There are Whisky Shops in the centres of Glasgow and Edinburgh and both target the tourist with a blend of wooden casks, multiple whiskies and, in the Edinburgh shop, a curved central counter that is faced in copper, in deference to the apparatus used to produce ‘the water of life’.

The environment of both stores is low-key and muted. Wood, brick and neutral-coloured floor tiles are used to allow the tastefully traditional whisky bottles to speak for themselves.

As an intrinsically Scottish product, selling whisky to the locals might seem a little like bringing coals to Newcastle but the store seemed almost as full of Scots as those from elsewhere, all eager to test-drive something new.

Jenners, Edinburgh and Frasers, Glasgow


Without a shadow of doubt, Jenners is the most impressive-looking store on Edinburgh’s Princes Street. This beautiful, ornate building speaks of the confidence of a bygone age.

The main hall is a galleried affair with lots of carved oak and a clock at one end of the type that commuters in a Victorian station might have set their watches by.

House of Fraser, the owner of Jenners, has paid scant attention to these architectural glories however, opting instead to over-merchandise the store. On the day of visiting, HoF was midway through a Sale and the whole area was plastered in red signs.

Jenners also has a Scottish gift shop, in due deference to Edinburgh’s tourist horde. Tired-looking displays of haggis, tartan rugs and smoked salmon seemed to hold little appeal to shoppers. On the uppermost floors, it felt like a store that had become stuck in the late 1970s or early 1980s.

Jenners should be better than this and Scotland’s capital deserves a department store worthy of it.

Frasers, the Glaswegian equivalent of Jenners, also looks as if it could do with some TLC. It has received a makeover in a number of areas but the main Victorian atrium is in need of restoration, much like Jenners’.

Primark, Glasgow


Just around the corner from George Square, where Glasgow is putting its best foot forward to promote the Commonwealth Games, one of the side windows of Primark has been devoted to Scotland.

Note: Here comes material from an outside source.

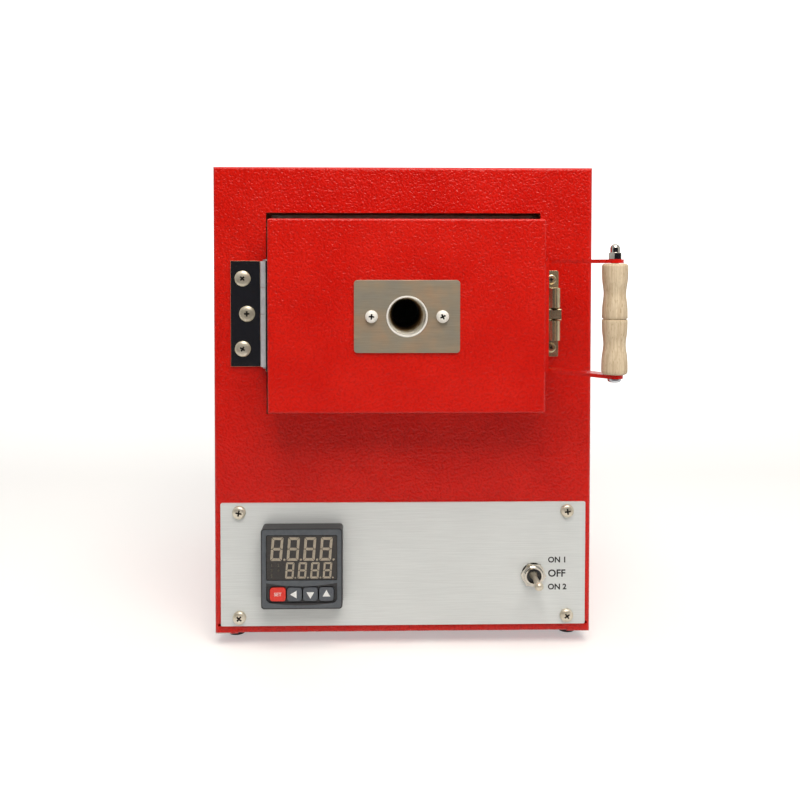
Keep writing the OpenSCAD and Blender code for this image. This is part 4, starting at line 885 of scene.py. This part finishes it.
def makeFramePlate():
    x, z, half = control["x"], control["z"], control["windowW"] / 2
    outer = roundedOutline(x, z, control["rim"], control["rim"], control["corner"])
    top, foot = control["windowTop"], control["windowFoot"]
    window = roundedOutline(x, (top + foot) / 2, control["windowW"], top - foot,
                            control["windowCorner"])
    keys = []
    sag, belly = control["keysTop"] - control["keysMid"], control["keysFoot"] - control["keysLow"]
    for i in range(2 * control["upperSteps"] + 1):  # the upper edge sags to the middle
        u = i / control["upperSteps"] - 1
        keys.append((x + u * half, control["keysMid"] + sag * u * u))
    for i in range(2 * control["lowerSteps"] + 1):  # the lower edge bellies out, with round corners
        u = 1 - i / control["lowerSteps"]
        corner = control["corner"] * max(0, (abs(u) - 0.9) / 0.1) ** 2
        keys.append((x + u * half, control["keysLow"] + belly * u * u + corner))
    front = control["frontY"] - control["plateThick"] + control["sunk"]
    piece = flatShape("controller_frame", [outer, window[::-1], keys], front, control["plateThick"])
    hand(piece, "casing", frameLacquer)


readout = {"large": {"x": -78.9, "z": 56.4, "w": 6.9, "h": 13.9, "bar": 1.55, "pitch": 9.66},
           "small": {"x": -70.2, "z": 45.8, "w": 5.0, "h": 9.7, "bar": 1.15, "pitch": 7.4},
           "lean": 4.5, "thick": 0.06, "digits": 4, "gapShare": 0.14, "pointShare": 0.42,
           "lampHigh": 1.7, "lamps": (("1", -78.6, 53.7), ("2", -74.6, 53.7), ("3", -78.6, 50.5),
                                      ("4", -74.6, 50.5), ("5", -78.6, 47.3))}


def digitOutlines(x, z, w, h, bar, lean):  # x, z at the lower left; seven bars and a point
    gap = bar * readout["gapShare"]
    mid, tip, dot = h / 2, bar * 0.55 + gap, bar * readout["pointShare"]
    bars = []
    for level, side in ((0, 1), (h, -1)):
        inner = level + side * bar
        bars.append([(gap * 1.6, level), (w - gap * 1.6, level), (w - bar - gap * 0.4, inner),
                     (bar + gap * 0.4, inner)])
    bars.append([(tip, mid), (bar + gap, mid + bar / 2), (w - bar - gap, mid + bar / 2),
                 (w - bar * 0.55 - gap, mid), (w - bar - gap, mid - bar / 2),
                 (bar + gap, mid - bar / 2)])
    for foot, head in ((0, mid), (mid, h)):
        low = [(0, foot + gap * 1.6), (bar, foot + bar + gap * 0.6)] if foot == 0 else \
              [(0, foot + gap * 1.4), (bar * 0.5, foot + gap), (bar, foot + bar / 2 + gap)]
        top = [(bar, head - bar - gap * 0.6), (0, head - gap * 1.6)] if head == h else \
              [(bar, head - bar / 2 - gap), (bar * 0.5, head - gap), (0, head - gap * 1.4)]
        column = low + top
        bars.append(column)
        bars.append([(w - px, pz) for px, pz in reversed(column)])
    point = [(w + bar * 0.95 + dot * math.cos(math.radians(a)),
              dot + dot * math.sin(math.radians(a))) for a in range(0, 360, 30)]
    return [[(x + px + pz * math.tan(math.radians(lean)), z + pz) for px, pz in shape]
            for shape in bars + [point]]


def makeDigits():
    outlines = []
    for row in (readout["large"], readout["small"]):
        for i in range(readout["digits"]):
            outlines += digitOutlines(row["x"] + i * row["pitch"], row["z"], row["w"], row["h"],
                                      row["bar"], readout["lean"])
    front = control["glassY"] - readout["thick"]
    piece = flatShape("readout_bars", outlines, front, readout["thick"])
    hand(piece, "casing", unlitSegment)
    small = [flatWord("lamp_number", text, readout["lampHigh"], x, z, front, readout["thick"])
             for text, x, z in readout["lamps"]]
    hand(joinAll(small, "lamp_numbers"), "casing", dimPrint)


keyMarks = {"frontY": -136.74, "thick": 0.06, "z": 36.3, "word": 2.0, "size": 2.5, "swell": 1.05,
            "x": (-74.45, -64.65, -55.25, -45.75)}


def makeKeyMarks():
    size, z = keyMarks["size"], keyMarks["z"]
    word = flatWord("mark", "SET", keyMarks["word"], keyMarks["x"][0], z, keyMarks["frontY"],
                    keyMarks["thick"], "CENTER")
    hand(joinAll([word], "key_mark_set"), "key_mode", whiteInk)
    for name, body, x, turned in (("key_mark_left", "key_left", keyMarks["x"][1], 180),
                                  ("key_mark_down", "key_down", keyMarks["x"][2], 270),
                                  ("key_mark_up", "key_up", keyMarks["x"][3], 90)):
        corners = [(x + size * math.cos(math.radians(turned + a)) * keyMarks["swell"],
                    z + size * math.sin(math.radians(turned + a)) * keyMarks["swell"])
                   for a in (0, 120, 240)]
        hand(flatShape(name, [corners], keyMarks["frontY"], keyMarks["thick"]), body, whiteInk)


for nodeName in ("key_mode", "key_left", "key_down", "key_up"):
    dressCopy(nodeName, finishes[slotOf[nodeName]], control["keyEdge"])
makeFramePlate()
makeDigits()
makeKeyMarks()
print("controller is in")


# Lengths in metres. A lamp has its place, size, power in watts and aim. The paper glows
# more and more from glowFrom to glowTo, behind the kiln
studio = {"lamps": (((0.12, -0.8, 1.2), 0.9, 17.5, (0, -0.1, 0.2)),
                    ((1.6, -1.2, 0.9), 1.4, 2, (0, 0, 0.12)),
                    ((0, 0.3, 2.0), 1.8, 8, (0, 0, 0.1))),
          "warm": "#fff8f0", "world": 0.22, "gloss": 0.6, "floorHalf": 4, "wallHigh": 5,
          "cove": 1.5, "paper": ("#d6d6d4", "#d2d2cf"), "glow": 0.4, "glowFrom": 0.3, "glowTo": 1.6,
          "darkFrom": 0.43, "darkWide": 5, "darkLean": 0.3, "darkHigh": 1.3,
          "dark": ("#0a0d1c", "#0d1226")}


def makeFloor():
    deselectAll()
    bpy.ops.mesh.primitive_plane_add(size=2 * studio["floorHalf"], location=(0, 0, 0))
    floor = bpy.context.object
    floor.name = "studio_floor"
    back = studio["floorHalf"] / mm - 100
    pickEdges(floor, lambda a, b: a.y > back and b.y > back)
    bpy.ops.mesh.extrude_region_move(TRANSFORM_OT_translate={"value": (0, 0, studio["wallHigh"])})
    bpy.ops.object.mode_set(mode="OBJECT")
    pickEdges(floor, lambda a, b: a.y > back and b.y > back and abs(a.z) + abs(b.z) < 1)
    bpy.ops.mesh.bevel(offset=studio["cove"], segments=12, affect="EDGES")
    bpy.ops.object.mode_set(mode="OBJECT")
    shadeRound(floor, 60)
    paper, tree, shader, place = startFinish("studioPaper", 0, 0.8, Emission_Color="#ffffff")
    away = addNode(tree, "SeparateXYZ", out="Y", Vector=place)
    glow = addNode(tree, "MapRange", Value=away, From_Min=studio["glowFrom"],
                   From_Max=studio["glowTo"], To_Min=studio["glow"], To_Max=1.0)
    cloud = addNode(tree, "TexNoise", Vector=place, Scale=per(400), Detail=2.0)
    pale, grey = studio["paper"]
    tint = addNode(tree, "ValToRGB", {"stops": ((0.3, pale), (0.7, grey))}, Fac=cloud)
    bounced = addNode(tree, "LightPath", out="Is Diffuse Ray")
    white = addNode(tree, "MapRange", Value=bounced, To_Min=glow, To_Max=0.0)
    connect(tree, shader, {"Base Color": tint, "Emission Strength": white})
    giveFinish(floor, paper)


# The dark end of the room, where the camera stands: only mirrors and gloss see it
def makeDarkRoom():
    deselectAll()
    bpy.ops.mesh.primitive_plane_add(size=1, location=(0, 0, 0))
    room = bpy.context.object
    room.name = "dark_room"
    room.scale = (studio["darkWide"], 1, 1)
    room.location = (0, -(studio["darkFrom"] + 0.5), 0.002)  # half of its depth, just off the floor
    settle(room)
    pickEdges(room, lambda a, b: a.y < -1000 and b.y < -1000)
    rise = (0, -studio["darkLean"], studio["darkHigh"])
    bpy.ops.mesh.extrude_region_move(TRANSFORM_OT_translate={"value": rise})
    bpy.ops.object.mode_set(mode="OBJECT")
    cloth, tree, shader, place = startFinish("darkRoom", 0, 1.0)
    folds = addNode(tree, "TexNoise", Vector=place, Scale=per(300), Detail=2.0)
    deep, soft = studio["dark"]
    tint = addNode(tree, "ValToRGB", {"stops": ((0.3, deep), (0.7, soft))}, Fac=folds)
    connect(tree, shader, {"Base Color": tint})
    giveFinish(room, cloth)
    room.visible_camera = False
    room.visible_diffuse = False
    room.visible_shadow = False


def makeLights():
    for place, size, power, aim in studio["lamps"]:
        bpy.ops.object.light_add(type="AREA", location=place)
        lamp = bpy.context.object
        lamp.data.energy = power
        lamp.data.color = tone(studio["warm"])[:3]
        lamp.data.size = size
        lamp.rotation_euler = (Vector(aim) - Vector(place)).to_track_quat("-Z", "Y").to_euler()
    world = bpy.context.scene.world or bpy.data.worlds.new("studio")
    bpy.context.scene.world = world
    world.use_nodes = True
    tree = world.node_tree
    isCamera = addNode(tree, "LightPath", out="Is Camera Ray")
    isGloss = addNode(tree, "LightPath", out="Is Glossy Ray")
    gloss = addNode(tree, "MapRange", Value=isGloss, To_Min=studio["world"], To_Max=studio["gloss"])
    strength = addNode(tree, "MapRange", Value=isCamera, To_Min=gloss, To_Max=1.0)
    connect(tree, tree.nodes["Background"], {"Color": "#ffffff", "Strength": strength})


makeFloor()
makeDarkRoom()
makeLights()
print("studio is lit")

Actually, that is a mild overstatement – this is a large window that has been given a white backdrop and which is home to a few T-shirts bearing either the Saltire or the legend ‘I ♥ Scotland’. Couple that with a pair of matching tartan rugs and what might have been a good idea when it was conceived looks a mite like tokenism.

In fairness to Primark, it is possibly the only major high street retailer that has opted to emphasise where it is through a merchandise display, but whether the execution will tempt passing shoppers is something of a moot point.

McCalls, Merchant City, Glasgow


For those in need of a Caledonian fix, there are plenty of options in Edinburgh and Glasgow. But for the most part these are very badly merchandised and look hard-nosed in intent – to the extent that somebody, say, with the name Sikowski would probably emerge from one of these emporia wearing a kilt, having learned that they are in fact part of a distant offshoot of the clan McRae.

There is no such cynicism at McCalls, a kilt and Highland dress retailer that takes itself seriously and gives shoppers space and a series of engaging in-store displays to look at.

It is probable however, that long before entering the shop the pair of tartan-clad ostriches in the window will have been remarked upon. These are intended to make a connection between the far-flung countries taking part in the Commonwealth Games and the nature of the products stocked, and they are effective and eye-catching.

Slaters, George Street, Edinburgh


The problem facing the manager of every branch of Slaters, given that the overwhelming majority of this men’s and women’s formalwear retailer’s stores are not at street level, is how to make a mark on passing shoppers. In Edinburgh, it is located on the first floor of a building on George Street, the city’s most upscale thoroughfare and quite a long way removed from the mid-market reality of nearby Princes Street.

That inherent disadvantage has been overcome by plastering each of the windows on the first and second floors with pictures of men – just men – wearing suits and, in one instance, a kilt. It is actually quite hard to miss and so long is the frontage and so consistent is the approach that it comes quite close to dominating the Jaeger store above which it sits.